# Natural ways to cure incontinence



## GoldenJiros (May 5, 2013)

Hello!

This is my first time posting in the forums even though I'm constantly lurking through it  This is a tad long, sorry for that!

I have a 9 year old Golden and she's having some pretty bad urinary incontinence problems. I let her outside all the time but I'm still finding small puddles around the house and on her bed in the morning (she's been housebroken since she was a puppy so this is very unlike her). I've taken her to the vet for a full senior work up and the doctor said that everything looked great. No problems with her blood, urine, or hips (no arthritis which I had a fear of at first) and he suggested the leaking could be from being spayed. He offered me a prescription of Proin but I have read terrible reviews about it and just don't want to offer my Golden that. 

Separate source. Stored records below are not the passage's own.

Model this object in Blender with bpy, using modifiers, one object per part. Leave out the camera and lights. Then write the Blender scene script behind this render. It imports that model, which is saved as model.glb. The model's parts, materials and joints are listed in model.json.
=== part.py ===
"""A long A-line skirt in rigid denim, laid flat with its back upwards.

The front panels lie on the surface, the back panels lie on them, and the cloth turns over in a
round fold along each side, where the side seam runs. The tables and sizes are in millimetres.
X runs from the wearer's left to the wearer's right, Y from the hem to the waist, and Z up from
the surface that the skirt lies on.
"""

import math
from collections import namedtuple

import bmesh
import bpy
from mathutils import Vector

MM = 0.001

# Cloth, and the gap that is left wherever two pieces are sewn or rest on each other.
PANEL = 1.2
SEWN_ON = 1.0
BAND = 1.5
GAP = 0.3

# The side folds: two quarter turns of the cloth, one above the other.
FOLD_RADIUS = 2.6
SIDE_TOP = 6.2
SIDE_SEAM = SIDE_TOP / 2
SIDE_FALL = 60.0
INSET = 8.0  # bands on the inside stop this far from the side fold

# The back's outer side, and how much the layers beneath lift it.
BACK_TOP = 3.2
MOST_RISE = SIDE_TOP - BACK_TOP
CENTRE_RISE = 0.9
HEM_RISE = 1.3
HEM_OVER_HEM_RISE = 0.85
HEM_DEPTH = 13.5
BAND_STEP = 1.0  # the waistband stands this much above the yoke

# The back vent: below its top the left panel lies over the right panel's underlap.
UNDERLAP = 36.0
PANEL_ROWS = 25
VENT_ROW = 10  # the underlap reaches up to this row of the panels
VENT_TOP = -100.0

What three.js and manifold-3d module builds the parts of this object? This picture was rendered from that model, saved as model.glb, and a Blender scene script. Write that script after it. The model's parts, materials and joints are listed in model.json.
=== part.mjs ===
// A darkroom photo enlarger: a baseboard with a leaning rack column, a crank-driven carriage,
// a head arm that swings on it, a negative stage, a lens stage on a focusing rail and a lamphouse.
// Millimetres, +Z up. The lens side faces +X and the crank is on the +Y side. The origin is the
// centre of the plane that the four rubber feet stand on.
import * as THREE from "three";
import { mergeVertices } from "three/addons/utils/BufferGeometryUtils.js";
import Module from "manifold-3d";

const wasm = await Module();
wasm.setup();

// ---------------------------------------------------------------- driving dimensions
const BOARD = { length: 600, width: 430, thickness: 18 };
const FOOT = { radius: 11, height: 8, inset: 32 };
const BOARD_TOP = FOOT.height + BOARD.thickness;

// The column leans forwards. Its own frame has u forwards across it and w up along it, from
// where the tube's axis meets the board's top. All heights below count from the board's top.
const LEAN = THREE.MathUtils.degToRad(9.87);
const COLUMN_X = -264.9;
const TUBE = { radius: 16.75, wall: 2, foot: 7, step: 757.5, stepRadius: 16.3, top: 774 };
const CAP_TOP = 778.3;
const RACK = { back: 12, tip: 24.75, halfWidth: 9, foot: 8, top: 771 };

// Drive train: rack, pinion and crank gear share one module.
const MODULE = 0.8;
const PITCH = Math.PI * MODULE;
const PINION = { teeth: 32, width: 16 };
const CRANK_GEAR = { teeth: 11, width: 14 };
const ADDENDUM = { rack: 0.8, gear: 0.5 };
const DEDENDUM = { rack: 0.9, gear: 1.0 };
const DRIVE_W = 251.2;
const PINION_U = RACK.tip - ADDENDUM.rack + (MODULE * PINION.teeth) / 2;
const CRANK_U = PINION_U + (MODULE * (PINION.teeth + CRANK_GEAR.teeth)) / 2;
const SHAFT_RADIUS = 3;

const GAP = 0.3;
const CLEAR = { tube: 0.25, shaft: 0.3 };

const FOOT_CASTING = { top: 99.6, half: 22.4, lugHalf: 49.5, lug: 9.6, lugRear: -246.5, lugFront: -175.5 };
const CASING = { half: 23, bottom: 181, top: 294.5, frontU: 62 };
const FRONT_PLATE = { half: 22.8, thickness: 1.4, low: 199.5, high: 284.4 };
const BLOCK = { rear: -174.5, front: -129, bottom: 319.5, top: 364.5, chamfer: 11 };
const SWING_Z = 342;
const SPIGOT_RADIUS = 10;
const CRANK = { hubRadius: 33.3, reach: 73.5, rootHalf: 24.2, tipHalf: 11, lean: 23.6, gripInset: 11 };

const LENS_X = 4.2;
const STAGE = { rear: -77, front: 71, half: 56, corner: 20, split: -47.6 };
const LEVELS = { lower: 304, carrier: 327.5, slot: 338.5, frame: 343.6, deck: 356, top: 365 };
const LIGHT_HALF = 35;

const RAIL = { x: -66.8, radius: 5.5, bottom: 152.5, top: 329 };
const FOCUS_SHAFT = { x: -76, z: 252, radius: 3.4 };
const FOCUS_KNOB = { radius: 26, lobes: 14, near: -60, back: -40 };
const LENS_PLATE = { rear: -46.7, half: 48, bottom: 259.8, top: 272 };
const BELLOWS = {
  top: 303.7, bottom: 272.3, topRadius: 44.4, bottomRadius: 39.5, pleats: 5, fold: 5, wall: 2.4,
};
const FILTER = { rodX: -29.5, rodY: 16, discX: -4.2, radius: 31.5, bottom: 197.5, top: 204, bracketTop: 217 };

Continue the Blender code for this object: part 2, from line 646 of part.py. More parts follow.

Does anyone know of natural vitamins I could give her to help with her leaking? Proin is really a last resort for me. Thanks so much for reading!


----------



## Jackson's Mom (Aug 29, 2011)

I don't know about any natural cures, but wanted to tell you my foster boy is on Proin. I was hesitant to give it to him as well, but my dad who is a pharmacist said side effects are really rare. I only give him half the dosage the vet recommended and he does fine with that, so if comes to it, you can always start at a lower dosage and go from there.


----------



## GoldenCamper (Dec 21, 2009)

Get a bag of cranberries at the market. Crush them up and toss them in the kibble. If your dog is like mine they will scarf it down. Helps a lot for us humans too, sans kibble of course


----------